In the records below, find each line with the word "handed" and copy it.

__Records excerpted from a collection__
+---+

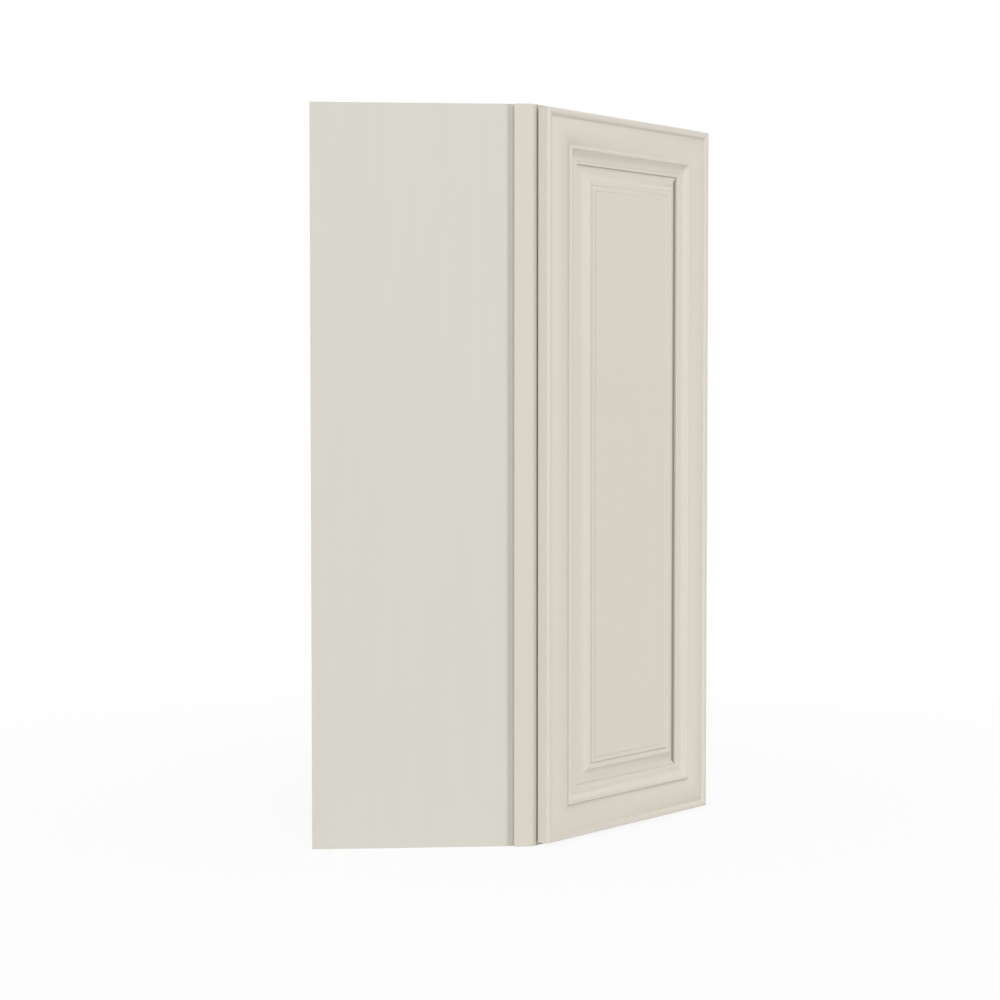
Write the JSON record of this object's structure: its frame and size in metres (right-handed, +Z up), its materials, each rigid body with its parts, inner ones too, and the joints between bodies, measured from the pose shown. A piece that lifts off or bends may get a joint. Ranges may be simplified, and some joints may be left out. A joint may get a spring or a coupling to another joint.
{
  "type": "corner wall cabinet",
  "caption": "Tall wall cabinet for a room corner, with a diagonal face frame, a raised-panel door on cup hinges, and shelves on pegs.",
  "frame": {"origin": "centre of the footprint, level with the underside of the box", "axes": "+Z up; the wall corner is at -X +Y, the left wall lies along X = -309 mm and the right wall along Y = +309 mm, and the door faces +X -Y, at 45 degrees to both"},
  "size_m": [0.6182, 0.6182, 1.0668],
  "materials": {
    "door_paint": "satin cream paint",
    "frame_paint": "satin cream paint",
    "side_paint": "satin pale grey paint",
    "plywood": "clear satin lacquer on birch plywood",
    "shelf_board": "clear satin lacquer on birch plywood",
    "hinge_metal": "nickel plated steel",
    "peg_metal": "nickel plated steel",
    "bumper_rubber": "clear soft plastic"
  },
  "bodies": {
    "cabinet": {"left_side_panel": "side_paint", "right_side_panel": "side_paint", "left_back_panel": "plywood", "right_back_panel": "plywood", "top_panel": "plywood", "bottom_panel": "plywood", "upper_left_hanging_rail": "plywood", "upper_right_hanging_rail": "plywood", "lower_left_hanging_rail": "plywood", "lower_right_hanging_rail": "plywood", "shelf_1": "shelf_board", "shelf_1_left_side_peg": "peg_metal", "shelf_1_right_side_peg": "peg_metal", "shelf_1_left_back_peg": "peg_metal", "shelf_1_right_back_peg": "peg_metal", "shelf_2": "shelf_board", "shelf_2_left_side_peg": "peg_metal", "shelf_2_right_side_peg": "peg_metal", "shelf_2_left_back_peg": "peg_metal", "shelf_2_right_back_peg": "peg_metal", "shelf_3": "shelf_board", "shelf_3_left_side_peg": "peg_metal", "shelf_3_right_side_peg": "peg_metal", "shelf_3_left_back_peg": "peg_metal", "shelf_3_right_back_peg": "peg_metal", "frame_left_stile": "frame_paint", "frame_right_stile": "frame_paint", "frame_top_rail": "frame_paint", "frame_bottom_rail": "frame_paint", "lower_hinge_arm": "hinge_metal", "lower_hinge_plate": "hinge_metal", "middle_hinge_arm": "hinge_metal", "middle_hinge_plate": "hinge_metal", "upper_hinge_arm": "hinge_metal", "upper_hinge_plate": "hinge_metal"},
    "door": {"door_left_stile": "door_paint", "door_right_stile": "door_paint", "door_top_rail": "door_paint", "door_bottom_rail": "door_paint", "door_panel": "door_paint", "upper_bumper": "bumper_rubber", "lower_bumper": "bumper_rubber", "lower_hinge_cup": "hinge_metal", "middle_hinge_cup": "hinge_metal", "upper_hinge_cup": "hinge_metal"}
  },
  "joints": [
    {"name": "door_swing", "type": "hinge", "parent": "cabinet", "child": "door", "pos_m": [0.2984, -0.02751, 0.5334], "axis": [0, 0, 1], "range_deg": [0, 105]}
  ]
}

+---+

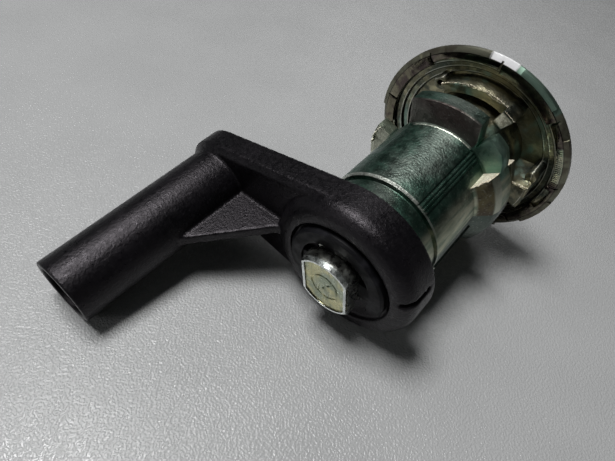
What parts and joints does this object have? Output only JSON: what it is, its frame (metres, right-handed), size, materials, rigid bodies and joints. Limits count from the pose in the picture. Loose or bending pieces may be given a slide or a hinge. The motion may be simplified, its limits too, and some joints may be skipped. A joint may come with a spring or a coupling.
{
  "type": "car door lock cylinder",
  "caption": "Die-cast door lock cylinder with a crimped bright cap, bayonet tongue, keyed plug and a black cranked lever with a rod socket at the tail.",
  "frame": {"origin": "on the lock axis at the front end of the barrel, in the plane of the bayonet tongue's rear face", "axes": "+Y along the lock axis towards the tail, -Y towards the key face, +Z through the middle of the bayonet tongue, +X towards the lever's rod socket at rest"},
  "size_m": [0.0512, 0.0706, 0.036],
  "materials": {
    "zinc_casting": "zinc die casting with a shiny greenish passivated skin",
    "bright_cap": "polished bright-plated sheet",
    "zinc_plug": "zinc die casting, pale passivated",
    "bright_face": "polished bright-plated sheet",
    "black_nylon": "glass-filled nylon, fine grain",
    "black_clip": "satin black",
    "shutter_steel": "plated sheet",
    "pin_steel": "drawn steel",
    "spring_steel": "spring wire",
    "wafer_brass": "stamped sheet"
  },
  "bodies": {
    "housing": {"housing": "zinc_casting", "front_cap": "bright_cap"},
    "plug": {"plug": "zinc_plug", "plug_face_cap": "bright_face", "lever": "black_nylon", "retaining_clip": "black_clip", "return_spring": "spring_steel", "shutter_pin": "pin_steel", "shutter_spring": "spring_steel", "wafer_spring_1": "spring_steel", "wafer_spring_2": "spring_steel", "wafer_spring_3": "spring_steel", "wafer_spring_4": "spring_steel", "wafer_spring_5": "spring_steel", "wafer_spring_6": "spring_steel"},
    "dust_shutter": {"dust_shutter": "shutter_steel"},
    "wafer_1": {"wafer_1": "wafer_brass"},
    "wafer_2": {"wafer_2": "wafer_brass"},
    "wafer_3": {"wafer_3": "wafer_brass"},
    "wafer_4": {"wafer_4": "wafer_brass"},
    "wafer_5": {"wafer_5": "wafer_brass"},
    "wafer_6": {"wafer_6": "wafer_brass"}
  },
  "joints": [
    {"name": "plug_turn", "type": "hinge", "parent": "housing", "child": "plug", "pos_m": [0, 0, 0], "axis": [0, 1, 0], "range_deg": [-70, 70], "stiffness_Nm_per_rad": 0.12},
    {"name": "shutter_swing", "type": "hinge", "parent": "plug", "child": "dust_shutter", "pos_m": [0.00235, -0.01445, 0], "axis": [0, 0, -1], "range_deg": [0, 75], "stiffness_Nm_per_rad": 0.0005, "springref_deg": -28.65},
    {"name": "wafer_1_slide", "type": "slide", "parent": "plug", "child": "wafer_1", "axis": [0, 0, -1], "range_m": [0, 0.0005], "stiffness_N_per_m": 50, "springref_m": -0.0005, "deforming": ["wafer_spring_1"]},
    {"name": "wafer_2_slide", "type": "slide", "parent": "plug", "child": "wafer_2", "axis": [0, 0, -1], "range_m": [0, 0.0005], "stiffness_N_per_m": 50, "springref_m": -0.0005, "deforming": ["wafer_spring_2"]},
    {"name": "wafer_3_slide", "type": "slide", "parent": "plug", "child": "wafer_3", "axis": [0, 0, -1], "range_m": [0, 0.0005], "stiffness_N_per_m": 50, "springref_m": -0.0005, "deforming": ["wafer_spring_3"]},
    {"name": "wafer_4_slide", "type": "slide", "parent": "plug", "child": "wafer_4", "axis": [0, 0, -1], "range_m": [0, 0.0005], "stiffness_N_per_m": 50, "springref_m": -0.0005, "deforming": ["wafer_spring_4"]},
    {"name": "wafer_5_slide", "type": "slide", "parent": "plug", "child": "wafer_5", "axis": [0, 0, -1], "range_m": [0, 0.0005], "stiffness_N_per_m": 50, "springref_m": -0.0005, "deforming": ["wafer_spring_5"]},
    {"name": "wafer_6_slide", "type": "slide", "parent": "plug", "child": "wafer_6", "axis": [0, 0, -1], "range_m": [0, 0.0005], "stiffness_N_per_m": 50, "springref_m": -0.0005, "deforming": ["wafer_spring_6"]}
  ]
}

+---+

__Result of the task__
Write the JSON record of this object's structure: its frame and size in metres (right-handed, +Z up), its materials, each rigid body with its parts, inner ones too, and the joints between bodies, measured from the pose shown. A piece that lifts off or bends may get a joint. Ranges may be simplified, and some joints may be left out. A joint may get a spring or a coupling to another joint.
What parts and joints does this object have? Output only JSON: what it is, its frame (metres, right-handed), size, materials, rigid bodies and joints. Limits count from the pose in the picture. Loose or bending pieces may be given a slide or a hinge. The motion may be simplified, its limits too, and some joints may be skipped. A joint may come with a spring or a coupling.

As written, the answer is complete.